A much-celebrated feature of urbanity, is peaceful face-to-face interaction among diverse strangers in public spaces. Such interaction has major civilizing effects, leading urban scholars argue. The rise in privately owned and tightly managed public spaces, tending to displace people, activities and exchanges that may discomfort target groups, has thus raised broad concerns. However, how such ‘new’ public spaces more specifically differ from ‘traditional’ ones in terms of interaction among strangers, has rarely been carefully examined.
This dissertation is concerned with contemporary urban public space and its uses and interactions. It examines the forms and frequency of peaceful, spontaneous face-to-face interactions among strangers in two contrasting ideal types of public space, ‘traditional’ and ‘new’. Three subordinate questions, dealt with in the dissertation’s four articles, guide the study: How can the diverse uses of public space be comprehensively categorized? What are the underlying circumstances that encourage or license peaceful chance interactions among strangers in public space? Additionally, more specific to one of the sites in question, what are the key – mainly use-related – characteristics of a ‘new’ public space in a Nordic context?
Primarily, the conducted field study draws on long-term close observation of everyday activities and encounters in selected public spaces – squares and adjacent spaces – in dense mixed-use areas of Oslo, Norway. The two main sites, representing respectively ‘traditional’ and ‘new’ public space, are set in starkly contrasting settings: One in a multicultural and partly gentrified low and middle-income neighbourhood (Grønland); the other in an upmarket privately owned and managed waterfront district (Tjuvholmen). In addition, the study makes use of reference material from Argentina, mainly from Buenos Aires.
The investigation reveals that the form and amount of interaction among strangers differ strongly between the two sites. In the one case, interaction plays out on a regularized, recurrent basis. In the other, it does so in the form of more infrequent, episodic exchanges. Largely, this difference is due to the presence or absence of underlying circumstances that prompt or authorize interactions among strangers. In this analysis, the dissertation makes use of and expands on some of pioneer sociologist Erving Goffman’s lesser-known insights, that is, circumstances which expose people to contact with others, spur or license people to approach others, and open up to mutual accessibility. A close reading of the international scholarly literature indicate that these findings have a broader, more general significance with respect to ‘traditional’ and ‘new’ public space.
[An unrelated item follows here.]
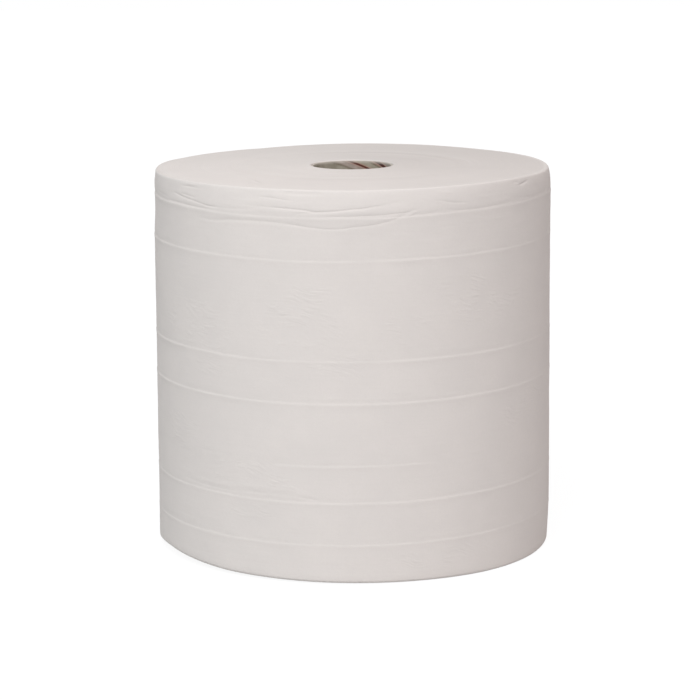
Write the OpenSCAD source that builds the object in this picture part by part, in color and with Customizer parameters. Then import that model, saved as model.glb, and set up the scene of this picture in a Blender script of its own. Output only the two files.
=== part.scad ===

A key contribution of the study to research and debates on public space is the documentation and systematization of basic mechanisms that account or the often-reported differences in chance interactions between strangers in two contrasting types of public space. Thus, the study demonstrates how minor manifestations in public space reflect a fundamental shift in urban governance and planning. In this shift, attractiveness in the physical and social environment takes centre stage in prestigious urban developments at the expense of the disordered exchanges of everyday life.